Task description. In the listing below, find the line with "import * as THREE from 'three';", then repeat exactly every line from the top through that one.

........

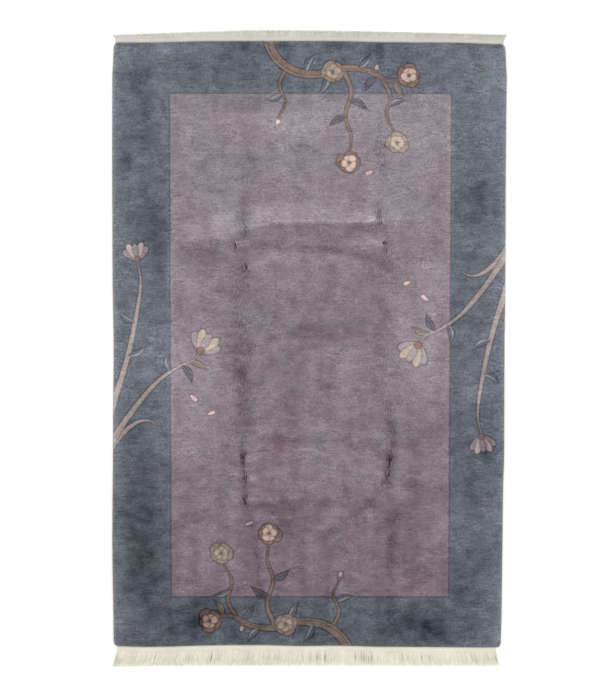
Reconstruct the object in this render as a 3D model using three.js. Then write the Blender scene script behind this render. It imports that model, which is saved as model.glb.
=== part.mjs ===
// A hand-knotted pile rug with a short fringe at both ends, lying flat on the floor.
// Millimetres. +X runs across the width, +Y along the length towards the top end, +Z up.
// The origin is on the floor, under the middle of the overall width and length.

import * as THREE from 'three';

// Driving dimensions
const pileLevel = 14; // top of the pile above the floor: 4 of weave and 10 of pile
const edgeHeight = 7; // height of the overcast edge, where the outline is upright
const cornerRadius = 20;
const pieceGap = 0.3; // clearance between the pile's end and the fringe heading
const columnSpacing = 125; // widest stretch of pile between two columns of the top face
const rowSpacing = 150;

// How the pile rounds down to the overcast edge: height at each distance in from the outline.
const edgeProfile = [
  { inset: 0, height: edgeHeight },
  { inset: 4, height: 10.5 },
  { inset: 12, height: 13 },
  { inset: cornerRadius, height: pileLevel },
];

// The four edges of the pile. A handmade rug is never square: it narrows towards the bottom end,
// and its edges bow a little.
const leftEdge = [
  { y: 1560, x: -1000 },
  { y: 1450, x: -1008 },
  { y: 960, x: -1009 },
  { y: 400, x: -1007 },
  { y: -10, x: -1001 },
  { y: -400, x: -1004 },
  { y: -1000, x: -1008 },
  { y: -1500, x: -1001 },
];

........

Expected answer.
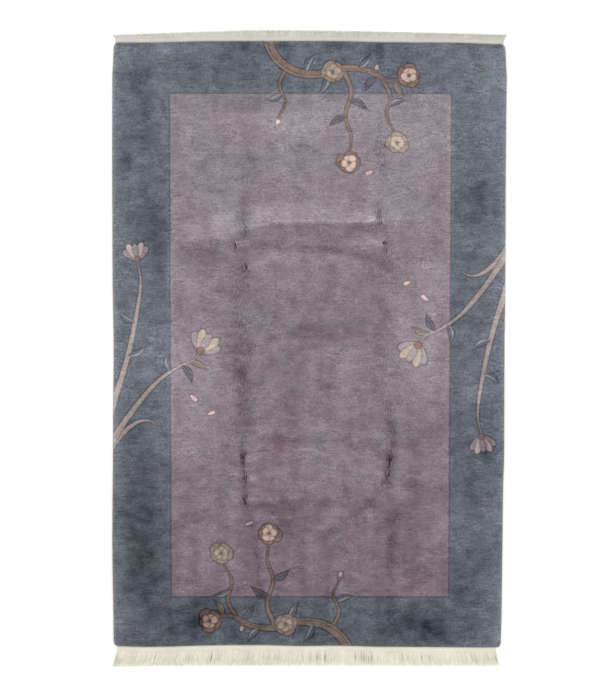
Reconstruct the object in this render as a 3D model using three.js. Then write the Blender scene script behind this render. It imports that model, which is saved as model.glb.
=== part.mjs ===
// A hand-knotted pile rug with a short fringe at both ends, lying flat on the floor.
// Millimetres. +X runs across the width, +Y along the length towards the top end, +Z up.
// The origin is on the floor, under the middle of the overall width and length.

import * as THREE from 'three';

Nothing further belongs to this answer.